The source code for the documentation being rendered here is available from the same repository as the library’s source code, and hosted on GitHub pages through automated deployments. The source code for the documentation is written in Sphinx, taking some docstrings from the classes and functions in the library to render them.

Thus, building the documentation from source requires being able to import the library in the same Python environment that is building the documentation, in addition to having all of the Python packages used by the Sphinx built script, such as Sphinx itself and the Sphinx extensions used throughout these docs.

Building documentation locally

For development purposes, it’s helpful to build the docs locally to inspect them offline without deploying, based off the current version of the source code instead of a public release version. This can be done using the provided scripts in this repository.

Requirements

Being based off Sphinx, the scripts for building documentation require a Python environment with documentation-related packages installed. The locked requirements (and note that in many cases specific versions of the dependencies might be needed) are available in file requirements-doc.txt. They can be installed from the root of the repository as follows:

pip install -r requirements-doc.txt

Tip

It’s advised to create a separate Python environment for building the docs due to the locked requirements and version conflicts with what’s used for the tests.

Instructions

With the necessary dependencies being installed, the docs can then be built locally on Linux* by executing the following script from the root of the repository:

./doc/build-doc.sh

Note

The script accepts additional arguments and environment variables which are used for the versioned doc pages hosted on GitHub pages. Those are not meant to be used for local development.

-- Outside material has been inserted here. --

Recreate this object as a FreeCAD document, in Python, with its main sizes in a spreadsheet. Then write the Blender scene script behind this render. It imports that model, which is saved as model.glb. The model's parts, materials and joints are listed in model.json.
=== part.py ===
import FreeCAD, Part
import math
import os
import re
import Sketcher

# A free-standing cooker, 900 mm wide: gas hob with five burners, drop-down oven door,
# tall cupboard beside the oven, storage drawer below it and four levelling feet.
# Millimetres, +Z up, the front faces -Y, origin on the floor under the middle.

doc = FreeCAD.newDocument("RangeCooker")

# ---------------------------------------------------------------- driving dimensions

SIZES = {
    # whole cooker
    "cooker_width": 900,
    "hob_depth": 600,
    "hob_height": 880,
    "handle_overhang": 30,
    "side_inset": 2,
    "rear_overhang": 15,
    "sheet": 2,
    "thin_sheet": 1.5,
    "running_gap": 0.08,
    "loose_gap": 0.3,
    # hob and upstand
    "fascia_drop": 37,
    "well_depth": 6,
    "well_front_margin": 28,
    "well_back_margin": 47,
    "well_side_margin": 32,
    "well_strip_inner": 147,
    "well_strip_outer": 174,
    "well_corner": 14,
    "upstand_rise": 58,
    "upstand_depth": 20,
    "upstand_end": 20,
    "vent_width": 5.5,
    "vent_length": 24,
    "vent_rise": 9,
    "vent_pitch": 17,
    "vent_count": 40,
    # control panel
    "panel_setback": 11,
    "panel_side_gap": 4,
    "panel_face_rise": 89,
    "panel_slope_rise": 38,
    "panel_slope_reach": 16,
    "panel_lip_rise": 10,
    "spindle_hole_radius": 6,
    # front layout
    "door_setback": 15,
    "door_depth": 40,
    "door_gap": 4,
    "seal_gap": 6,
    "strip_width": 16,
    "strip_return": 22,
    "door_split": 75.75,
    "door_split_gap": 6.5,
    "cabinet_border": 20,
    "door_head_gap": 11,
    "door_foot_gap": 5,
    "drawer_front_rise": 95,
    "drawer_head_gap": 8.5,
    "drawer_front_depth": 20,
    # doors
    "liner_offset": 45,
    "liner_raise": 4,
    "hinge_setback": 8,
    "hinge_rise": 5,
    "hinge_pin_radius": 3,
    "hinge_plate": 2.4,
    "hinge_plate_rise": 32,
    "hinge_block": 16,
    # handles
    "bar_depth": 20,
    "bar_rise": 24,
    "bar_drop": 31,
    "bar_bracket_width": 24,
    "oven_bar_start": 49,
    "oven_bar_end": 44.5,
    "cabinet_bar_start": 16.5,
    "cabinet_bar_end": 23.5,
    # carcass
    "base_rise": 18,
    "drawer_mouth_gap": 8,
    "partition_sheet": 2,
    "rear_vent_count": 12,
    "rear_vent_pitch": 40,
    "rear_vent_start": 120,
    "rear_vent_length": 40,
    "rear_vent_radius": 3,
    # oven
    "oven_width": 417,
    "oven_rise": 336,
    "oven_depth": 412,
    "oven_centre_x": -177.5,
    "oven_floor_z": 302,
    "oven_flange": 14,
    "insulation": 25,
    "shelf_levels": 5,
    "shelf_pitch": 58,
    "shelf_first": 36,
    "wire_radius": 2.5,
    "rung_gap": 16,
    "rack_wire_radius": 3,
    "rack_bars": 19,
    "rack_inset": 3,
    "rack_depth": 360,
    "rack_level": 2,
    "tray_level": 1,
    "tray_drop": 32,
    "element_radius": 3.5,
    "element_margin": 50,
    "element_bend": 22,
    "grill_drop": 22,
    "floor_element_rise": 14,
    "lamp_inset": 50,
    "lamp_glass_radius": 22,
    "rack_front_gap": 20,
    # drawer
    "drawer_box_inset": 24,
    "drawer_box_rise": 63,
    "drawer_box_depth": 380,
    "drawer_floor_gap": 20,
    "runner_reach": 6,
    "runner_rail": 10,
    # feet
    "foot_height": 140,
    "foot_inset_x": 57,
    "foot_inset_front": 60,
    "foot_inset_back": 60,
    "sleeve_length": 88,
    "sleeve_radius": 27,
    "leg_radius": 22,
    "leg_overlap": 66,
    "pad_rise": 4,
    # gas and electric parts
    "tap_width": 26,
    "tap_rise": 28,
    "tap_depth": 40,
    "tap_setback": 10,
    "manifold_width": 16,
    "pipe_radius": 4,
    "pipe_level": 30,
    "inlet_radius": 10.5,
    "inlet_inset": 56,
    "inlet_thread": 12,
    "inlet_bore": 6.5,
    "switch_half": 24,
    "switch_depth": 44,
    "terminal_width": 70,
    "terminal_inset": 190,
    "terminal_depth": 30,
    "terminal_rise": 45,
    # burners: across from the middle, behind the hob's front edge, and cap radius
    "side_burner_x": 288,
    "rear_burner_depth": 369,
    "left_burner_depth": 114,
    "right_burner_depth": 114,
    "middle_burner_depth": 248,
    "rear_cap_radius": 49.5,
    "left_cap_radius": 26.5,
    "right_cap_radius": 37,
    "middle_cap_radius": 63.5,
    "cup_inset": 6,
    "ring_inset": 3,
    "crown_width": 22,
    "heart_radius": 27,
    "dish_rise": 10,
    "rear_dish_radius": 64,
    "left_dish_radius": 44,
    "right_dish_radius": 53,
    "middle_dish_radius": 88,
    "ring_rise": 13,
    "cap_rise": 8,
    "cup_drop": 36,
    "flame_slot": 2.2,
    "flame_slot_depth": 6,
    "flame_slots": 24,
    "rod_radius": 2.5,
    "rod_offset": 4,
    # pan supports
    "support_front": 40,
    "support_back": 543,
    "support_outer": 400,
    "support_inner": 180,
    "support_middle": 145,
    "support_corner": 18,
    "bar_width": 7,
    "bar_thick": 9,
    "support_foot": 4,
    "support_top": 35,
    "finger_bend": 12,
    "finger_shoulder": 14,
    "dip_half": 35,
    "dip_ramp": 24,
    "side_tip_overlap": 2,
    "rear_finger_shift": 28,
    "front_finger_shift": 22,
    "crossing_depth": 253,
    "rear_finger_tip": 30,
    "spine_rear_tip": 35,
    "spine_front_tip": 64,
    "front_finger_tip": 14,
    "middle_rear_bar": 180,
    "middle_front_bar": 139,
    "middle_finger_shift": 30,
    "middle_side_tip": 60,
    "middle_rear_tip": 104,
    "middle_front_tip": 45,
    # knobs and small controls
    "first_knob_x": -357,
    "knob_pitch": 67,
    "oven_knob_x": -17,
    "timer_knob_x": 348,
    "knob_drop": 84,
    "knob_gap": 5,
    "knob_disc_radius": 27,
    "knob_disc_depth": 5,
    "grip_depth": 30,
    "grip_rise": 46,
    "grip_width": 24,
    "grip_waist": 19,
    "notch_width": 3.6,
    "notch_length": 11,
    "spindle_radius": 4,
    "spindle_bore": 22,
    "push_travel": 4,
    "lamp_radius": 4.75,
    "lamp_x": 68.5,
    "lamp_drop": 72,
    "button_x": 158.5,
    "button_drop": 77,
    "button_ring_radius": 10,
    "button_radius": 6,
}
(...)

The script will copy over necessary files to the docs folder and make calls to Sphinx to build the docs as HTML. After that script is executed for the first time, if no new embedded notebooks / examples from .py files have been added, the docs can be built without the script using the provided Makefile:

cd doc
make clean
make html

Note

The docs can be built on Windows* using the file make.bat, but be aware that it will not render everything correctly if the commands from build-doc.sh that copy files haven’t been executed.